**GIVEN PROBLEM**:
Give back all the data exactly, line by line.

Saved data entries:
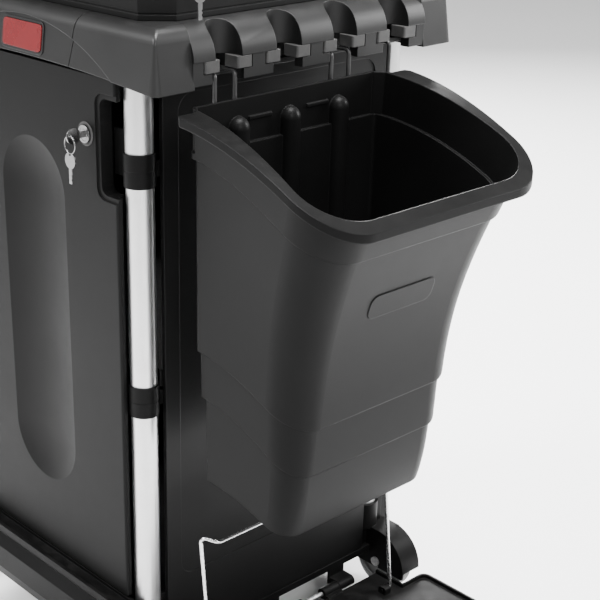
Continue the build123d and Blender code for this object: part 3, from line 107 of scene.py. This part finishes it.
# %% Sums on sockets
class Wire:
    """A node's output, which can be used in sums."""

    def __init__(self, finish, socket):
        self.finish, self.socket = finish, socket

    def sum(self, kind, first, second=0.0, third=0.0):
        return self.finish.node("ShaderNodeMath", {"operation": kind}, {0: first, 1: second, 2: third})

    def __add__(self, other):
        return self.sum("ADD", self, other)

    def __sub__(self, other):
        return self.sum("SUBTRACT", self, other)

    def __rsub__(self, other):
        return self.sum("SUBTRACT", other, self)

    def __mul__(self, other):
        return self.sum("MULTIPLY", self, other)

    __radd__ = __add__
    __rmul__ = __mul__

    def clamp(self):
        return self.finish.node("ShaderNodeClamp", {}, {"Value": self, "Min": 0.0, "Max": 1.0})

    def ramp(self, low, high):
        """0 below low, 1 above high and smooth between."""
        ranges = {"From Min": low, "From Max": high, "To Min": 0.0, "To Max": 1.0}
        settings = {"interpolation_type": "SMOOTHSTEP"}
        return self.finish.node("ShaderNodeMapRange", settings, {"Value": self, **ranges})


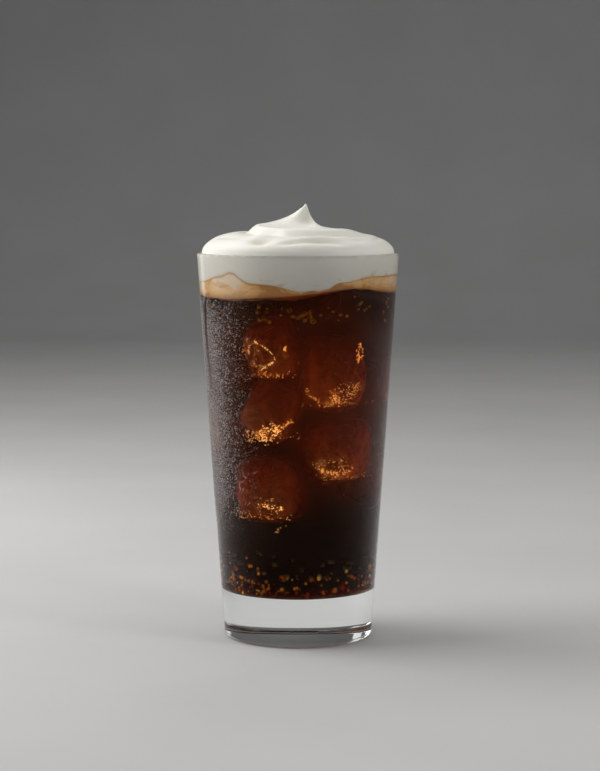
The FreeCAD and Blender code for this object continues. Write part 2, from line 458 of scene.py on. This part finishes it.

**SOLUTION TO THE EXERCISE**:
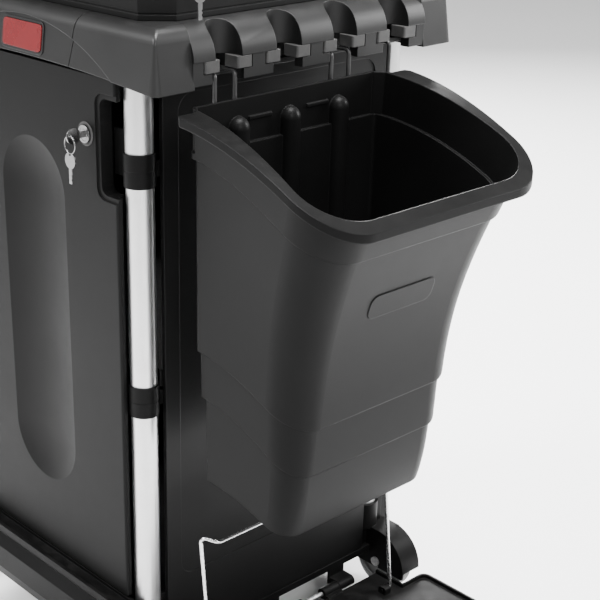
Continue the build123d and Blender code for this object: part 3, from line 107 of scene.py. This part finishes it.
# %% Sums on sockets
class Wire:
    """A node's output, which can be used in sums."""

    def __init__(self, finish, socket):
        self.finish, self.socket = finish, socket

    def sum(self, kind, first, second=0.0, third=0.0):
        return self.finish.node("ShaderNodeMath", {"operation": kind}, {0: first, 1: second, 2: third})

    def __add__(self, other):
        return self.sum("ADD", self, other)

    def __sub__(self, other):
        return self.sum("SUBTRACT", self, other)

    def __rsub__(self, other):
        return self.sum("SUBTRACT", other, self)

    def __mul__(self, other):
        return self.sum("MULTIPLY", self, other)

    __radd__ = __add__
    __rmul__ = __mul__

    def clamp(self):
        return self.finish.node("ShaderNodeClamp", {}, {"Value": self, "Min": 0.0, "Max": 1.0})

    def ramp(self, low, high):
        """0 below low, 1 above high and smooth between."""
        ranges = {"From Min": low, "From Max": high, "To Min": 0.0, "To Max": 1.0}
        settings = {"interpolation_type": "SMOOTHSTEP"}
        return self.finish.node("ShaderNodeMapRange", settings, {"Value": self, **ranges})


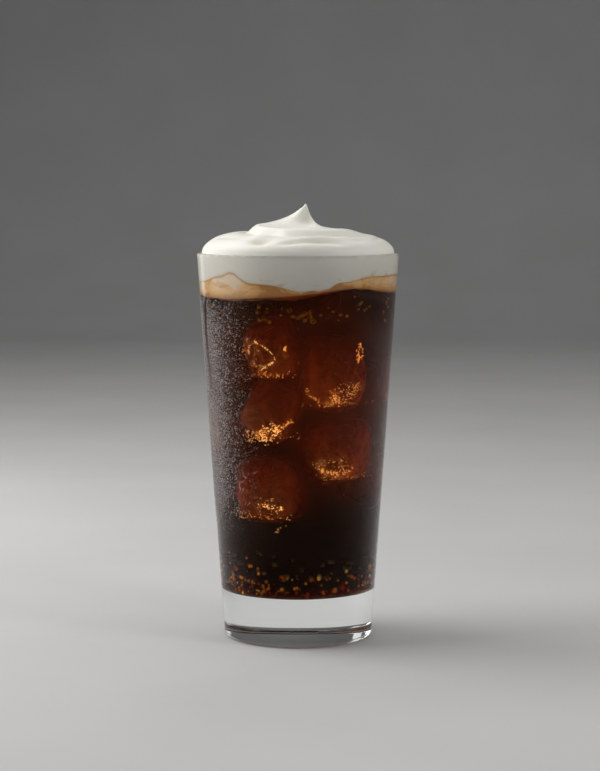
The FreeCAD and Blender code for this object continues. Write part 2, from line 458 of scene.py on. This part finishes it.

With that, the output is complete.